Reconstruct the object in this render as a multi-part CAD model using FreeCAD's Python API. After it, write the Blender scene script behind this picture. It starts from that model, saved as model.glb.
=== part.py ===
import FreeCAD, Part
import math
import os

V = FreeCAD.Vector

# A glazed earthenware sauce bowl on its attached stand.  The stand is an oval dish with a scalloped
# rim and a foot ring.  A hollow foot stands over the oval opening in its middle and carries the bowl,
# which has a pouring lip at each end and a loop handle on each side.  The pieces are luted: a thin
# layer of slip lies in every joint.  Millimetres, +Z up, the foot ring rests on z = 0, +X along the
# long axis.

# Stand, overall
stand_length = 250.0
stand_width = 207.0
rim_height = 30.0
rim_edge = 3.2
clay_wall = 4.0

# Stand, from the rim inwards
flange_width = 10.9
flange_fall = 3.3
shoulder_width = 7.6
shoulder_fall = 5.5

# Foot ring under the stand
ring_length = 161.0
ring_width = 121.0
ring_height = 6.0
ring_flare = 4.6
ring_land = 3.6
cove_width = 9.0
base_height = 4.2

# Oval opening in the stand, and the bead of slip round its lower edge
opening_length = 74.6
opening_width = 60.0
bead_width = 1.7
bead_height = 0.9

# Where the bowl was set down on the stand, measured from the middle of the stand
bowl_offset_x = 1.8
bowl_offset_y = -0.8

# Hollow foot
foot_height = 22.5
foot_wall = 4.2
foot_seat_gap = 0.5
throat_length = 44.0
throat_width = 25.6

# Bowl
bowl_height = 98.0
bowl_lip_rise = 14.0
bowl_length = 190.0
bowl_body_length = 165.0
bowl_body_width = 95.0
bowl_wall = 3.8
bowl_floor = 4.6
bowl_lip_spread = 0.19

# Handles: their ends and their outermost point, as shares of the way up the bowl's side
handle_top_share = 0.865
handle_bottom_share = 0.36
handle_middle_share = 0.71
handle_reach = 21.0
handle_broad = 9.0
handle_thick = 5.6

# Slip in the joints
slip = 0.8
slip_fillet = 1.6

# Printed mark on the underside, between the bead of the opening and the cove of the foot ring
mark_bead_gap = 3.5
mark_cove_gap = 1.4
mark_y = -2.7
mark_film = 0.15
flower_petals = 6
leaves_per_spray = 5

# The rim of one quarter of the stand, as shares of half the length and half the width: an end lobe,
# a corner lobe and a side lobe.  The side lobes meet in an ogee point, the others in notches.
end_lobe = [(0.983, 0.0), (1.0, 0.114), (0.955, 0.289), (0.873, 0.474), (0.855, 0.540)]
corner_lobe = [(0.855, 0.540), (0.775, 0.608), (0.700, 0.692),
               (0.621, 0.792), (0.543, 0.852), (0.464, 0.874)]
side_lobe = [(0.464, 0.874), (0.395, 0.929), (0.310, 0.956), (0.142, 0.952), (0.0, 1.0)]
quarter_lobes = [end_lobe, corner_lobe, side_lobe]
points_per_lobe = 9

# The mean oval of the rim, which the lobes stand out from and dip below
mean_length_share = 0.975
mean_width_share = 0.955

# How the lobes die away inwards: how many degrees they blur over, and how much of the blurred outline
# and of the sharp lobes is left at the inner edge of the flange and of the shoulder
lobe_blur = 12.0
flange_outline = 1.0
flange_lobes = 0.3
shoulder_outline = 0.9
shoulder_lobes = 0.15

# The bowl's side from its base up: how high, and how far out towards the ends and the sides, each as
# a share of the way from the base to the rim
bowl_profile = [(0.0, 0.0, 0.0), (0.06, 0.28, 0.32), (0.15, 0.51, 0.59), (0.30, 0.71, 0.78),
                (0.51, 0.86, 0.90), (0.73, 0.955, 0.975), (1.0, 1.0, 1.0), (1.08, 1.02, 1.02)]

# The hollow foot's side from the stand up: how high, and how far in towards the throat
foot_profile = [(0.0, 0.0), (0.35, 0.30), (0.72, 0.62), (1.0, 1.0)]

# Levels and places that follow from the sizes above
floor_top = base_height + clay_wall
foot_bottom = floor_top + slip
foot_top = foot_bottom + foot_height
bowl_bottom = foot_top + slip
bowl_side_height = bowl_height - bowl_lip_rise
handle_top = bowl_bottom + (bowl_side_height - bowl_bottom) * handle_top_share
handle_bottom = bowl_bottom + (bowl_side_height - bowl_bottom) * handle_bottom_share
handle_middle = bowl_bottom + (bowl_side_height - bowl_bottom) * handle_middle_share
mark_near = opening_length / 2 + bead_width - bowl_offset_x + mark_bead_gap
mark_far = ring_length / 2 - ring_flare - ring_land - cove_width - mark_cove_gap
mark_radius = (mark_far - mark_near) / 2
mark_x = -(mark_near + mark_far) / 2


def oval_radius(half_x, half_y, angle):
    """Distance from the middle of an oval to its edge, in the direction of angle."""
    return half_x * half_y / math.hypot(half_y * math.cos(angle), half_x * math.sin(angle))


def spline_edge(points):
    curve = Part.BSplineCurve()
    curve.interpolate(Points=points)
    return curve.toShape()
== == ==
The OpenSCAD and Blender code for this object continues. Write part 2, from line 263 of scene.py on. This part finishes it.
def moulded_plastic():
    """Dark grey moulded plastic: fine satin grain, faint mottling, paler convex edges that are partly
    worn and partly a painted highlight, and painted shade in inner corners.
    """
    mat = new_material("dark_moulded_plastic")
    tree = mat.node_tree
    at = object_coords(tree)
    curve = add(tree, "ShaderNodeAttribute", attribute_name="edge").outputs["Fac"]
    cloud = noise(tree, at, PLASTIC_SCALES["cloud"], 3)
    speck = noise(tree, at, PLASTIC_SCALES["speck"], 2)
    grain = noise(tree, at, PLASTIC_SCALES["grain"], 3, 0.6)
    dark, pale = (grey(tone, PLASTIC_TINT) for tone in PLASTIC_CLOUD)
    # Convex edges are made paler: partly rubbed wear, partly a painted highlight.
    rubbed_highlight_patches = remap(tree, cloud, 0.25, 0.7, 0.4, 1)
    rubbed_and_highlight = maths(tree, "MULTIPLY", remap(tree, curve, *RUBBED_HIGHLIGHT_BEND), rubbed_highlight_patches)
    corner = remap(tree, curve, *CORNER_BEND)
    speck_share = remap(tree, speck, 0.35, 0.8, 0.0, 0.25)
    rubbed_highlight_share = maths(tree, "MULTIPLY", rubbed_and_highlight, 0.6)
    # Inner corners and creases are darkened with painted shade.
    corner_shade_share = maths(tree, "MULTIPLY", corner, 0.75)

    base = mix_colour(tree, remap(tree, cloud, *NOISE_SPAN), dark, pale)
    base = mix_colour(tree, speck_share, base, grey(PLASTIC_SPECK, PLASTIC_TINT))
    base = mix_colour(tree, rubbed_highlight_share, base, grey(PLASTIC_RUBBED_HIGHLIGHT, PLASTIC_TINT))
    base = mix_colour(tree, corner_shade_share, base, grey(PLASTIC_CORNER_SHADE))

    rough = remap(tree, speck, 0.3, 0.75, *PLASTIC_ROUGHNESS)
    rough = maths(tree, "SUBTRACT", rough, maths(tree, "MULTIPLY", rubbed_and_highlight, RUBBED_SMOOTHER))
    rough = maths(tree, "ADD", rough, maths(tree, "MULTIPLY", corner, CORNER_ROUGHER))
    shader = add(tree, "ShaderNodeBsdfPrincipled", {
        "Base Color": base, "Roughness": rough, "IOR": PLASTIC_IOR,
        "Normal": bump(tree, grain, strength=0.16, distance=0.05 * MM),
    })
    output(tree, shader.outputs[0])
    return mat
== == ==
Instructions for the task — From the records above, quote only the lines running from the line with "Reconstruct the object" to the line with "bowl_lip_spread = 0.19", both lines included.

Result for this task —
Reconstruct the object in this render as a multi-part CAD model using FreeCAD's Python API. After it, write the Blender scene script behind this picture. It starts from that model, saved as model.glb.
=== part.py ===
import FreeCAD, Part
import math
import os

V = FreeCAD.Vector

# A glazed earthenware sauce bowl on its attached stand.  The stand is an oval dish with a scalloped
# rim and a foot ring.  A hollow foot stands over the oval opening in its middle and carries the bowl,
# which has a pouring lip at each end and a loop handle on each side.  The pieces are luted: a thin
# layer of slip lies in every joint.  Millimetres, +Z up, the foot ring rests on z = 0, +X along the
# long axis.

# Stand, overall
stand_length = 250.0
stand_width = 207.0
rim_height = 30.0
rim_edge = 3.2
clay_wall = 4.0

# Stand, from the rim inwards
flange_width = 10.9
flange_fall = 3.3
shoulder_width = 7.6
shoulder_fall = 5.5

# Foot ring under the stand
ring_length = 161.0
ring_width = 121.0
ring_height = 6.0
ring_flare = 4.6
ring_land = 3.6
cove_width = 9.0
base_height = 4.2

# Oval opening in the stand, and the bead of slip round its lower edge
opening_length = 74.6
opening_width = 60.0
bead_width = 1.7
bead_height = 0.9

# Where the bowl was set down on the stand, measured from the middle of the stand
bowl_offset_x = 1.8
bowl_offset_y = -0.8

# Hollow foot
foot_height = 22.5
foot_wall = 4.2
foot_seat_gap = 0.5
throat_length = 44.0
throat_width = 25.6

# Bowl
bowl_height = 98.0
bowl_lip_rise = 14.0
bowl_length = 190.0
bowl_body_length = 165.0
bowl_body_width = 95.0
bowl_wall = 3.8
bowl_floor = 4.6
bowl_lip_spread = 0.19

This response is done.